Monday 8 July 2019 7:44 pm

Court told of Treasury’s ‘pervasive’ impact on controversial RBS unit GRG

The government’s influence over a disgraced wing of RBS in the years following the financial crisis was “pervasive”, a court was told today.

An internal bank memo from June 2010 raises concerns about the Treasury’s involvement in the global restructuring unit (GRG) of RBS. The GRG has been accused of driving small businesses into the ground as RBS tried to shore up its balance sheet following a huge government bailout.

Read more: High Court to examine allegations of Treasury involvement in RBS GRG scandal

Court documents quote the internal memo saying the GRG was influenced through an arm of the Treasury called the Asset Protection Agency (APA).


The APA was responsible for running the Asset Protection Scheme (APS), which insured RBS’ toxic loans during the financial crash.

The claims have been made during a court case between RBS and Manchester-based businessman Oliver Morley, who has accused the bank of placing his business under “economic duress” when it acquired some of its assets in 2010. RBS is contesting the case in court and has said it is without merit.

Morley’s lawyers said that the internal memo revealed the “tension” between RBS and the APA, at a court hearing today.

One extract from the memo says: “Overall the direct and indirect impact of the APS is pervasive across the group and cannot be underestimated. The burden of APS needs to be reviewed in light of the expected diminishing benefit of the scheme.”

Read more: MPs brand watchdog’s RBS GRG report a ‘complete whitewash’
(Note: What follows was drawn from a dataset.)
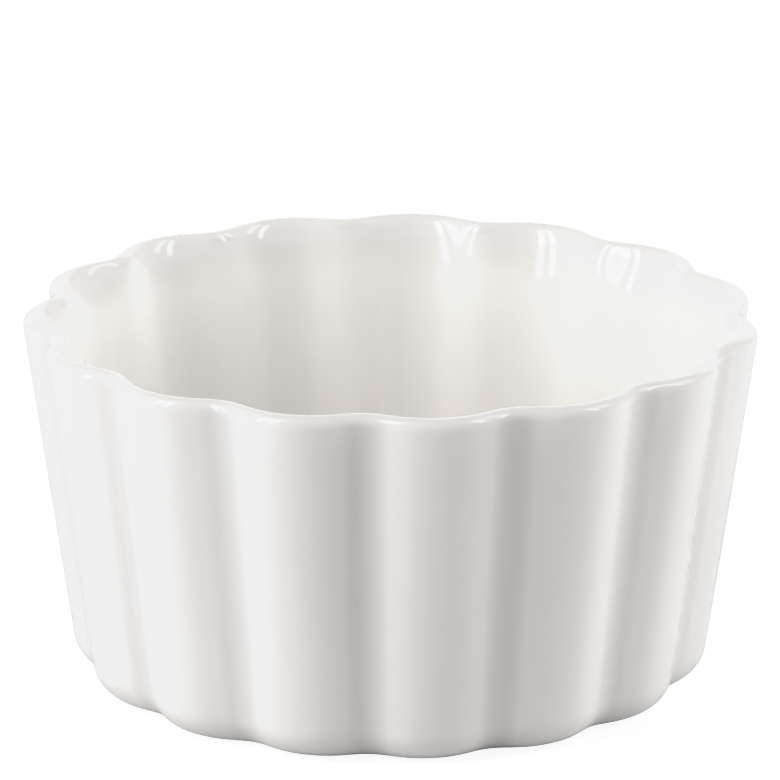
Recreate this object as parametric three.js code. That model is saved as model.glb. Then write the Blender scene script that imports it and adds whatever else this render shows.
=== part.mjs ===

It also cites letters from former APA chief executive Stephan Wilcke, in which he discusses how to “motivate RBS to review and trigger assets on time” and how “senior RBS personnel would be remunerated”.

Last month a report into the GRG by the financial watchdog acknowledged the influence of the APS on bankers within the controversial turnaround unit.


In the report, the Financial Conduct Authority (FCA) quoted a senior RBS manager saying that the APA was “not ‘particularly interested’ in protecting customers and that a lot of time was spent arguing with it”.

Following the report’s publication, Andrew Bailey, the FCA chief executive, said: “If an investigation is wanted it should not be by us, it should be a public inquiry.”

Kevin Hollinrake, co-chair of the all parliamentary group on fair banking, said today: “The documents released by RBS explicitly show evidence of material influence by the APA and significant tensions between the APA and GRG.

“This disclosure clearly demonstrates that the FCA has not complied with its own final requirement notice to identify the ‘root causes’ of the mistreatment and that its phase two report was a whitewash.

“This further strengthens our calls for a full root and branch public inquiry to establish who was actually responsible for the destruction of thousands of businesses and livelihoods by RBS GRG.”

Read more: RBS GRG scandal: The baggage that could drag down Andrew Bailey’s quest to lead the Bank of England

A Treasury spokesperson said: “We can’t comment on ongoing court cases.

“The Asset Protection Scheme was set up after the financial crash to help safeguard the bank’s stability and in turn that of the wider UK economy.

“The recent FCA-commissioned investigation concluded that RBS’s participation in the APS made no difference to the way in which customers were treated.”